Für Dividendensammler bleibt die Allianz ­einer der Topwerte im DAX. 50 Prozent des Jahresgewinns gehen an die Aktionäre. Die Dividende soll zudem stets zumindest das Vorjahresniveau erreichen. Diese Vorgabe gilt mit der Einschränkung, dass der Konzern eine Mindestsolvenzquote einhält, was derzeit kein Problem ist. Im operativen Geschäft dürfte die Allianz 2019 das obere Ende der angestrebten Gewinnspanne erreichen. Die Dividende sollte also weiter steigen.

Empfehlung: Kaufen
Kursziel: 240,00 Euro
Stoppkurs: 168,00 Euro

Siemens
Wichtige Zäsur


Der Industriekonzern will seine Energiesparte 2020 ausgliedern. Der Kern von Siemens werden danach die Industrieautomatisierung ("Digital Industries"), Gebäude- und Infrastrukturtechnik ("Smart Infrastructure") sowie die Bahntechnik sein. Die Umstrukturierung soll das Profil des Konzerns schärfen und die Aktie attraktiver machen.
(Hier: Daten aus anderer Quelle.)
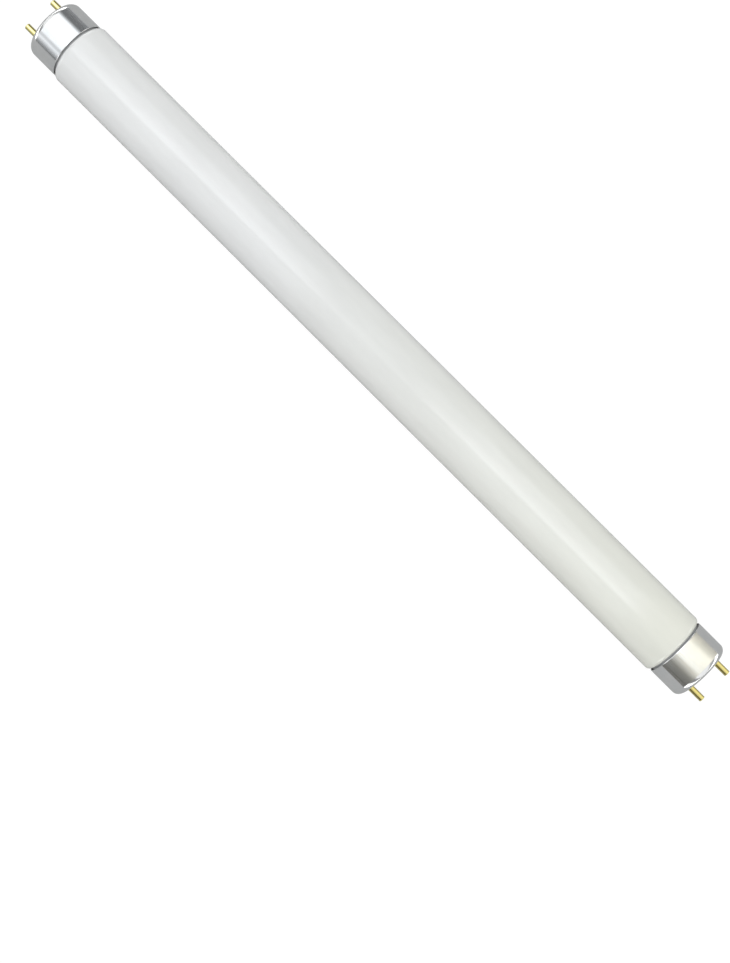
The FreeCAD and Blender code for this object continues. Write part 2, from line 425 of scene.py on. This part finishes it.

Nebenbei gibt es eine zuverlässige Dividende und eine Dividendenrendite über DAX-Niveau.

Empfehlung: Kaufen
Kursziel: 135,00 Euro
Stoppkurs: 82,00 Euro

Volkswagen Vz.
Steigende Quote


Der Dieselskandal ist aus Sicht der Börse längst Vergangenheit. Dank verbesserter Kostenkontrolle und hoher Nachfrage nach schweren Geländewagen entwickelt sich das operative Geschäft im Branchenvergleich gut. Der Umsatz legte in den ersten drei Quartalen um sieben Prozent zu, der bereinigte operative Gewinn um elf Prozent. Die niedrige Ausschüttungsquote von 20 Prozent erhöht das Steigerungspotenzial bei der Dividende.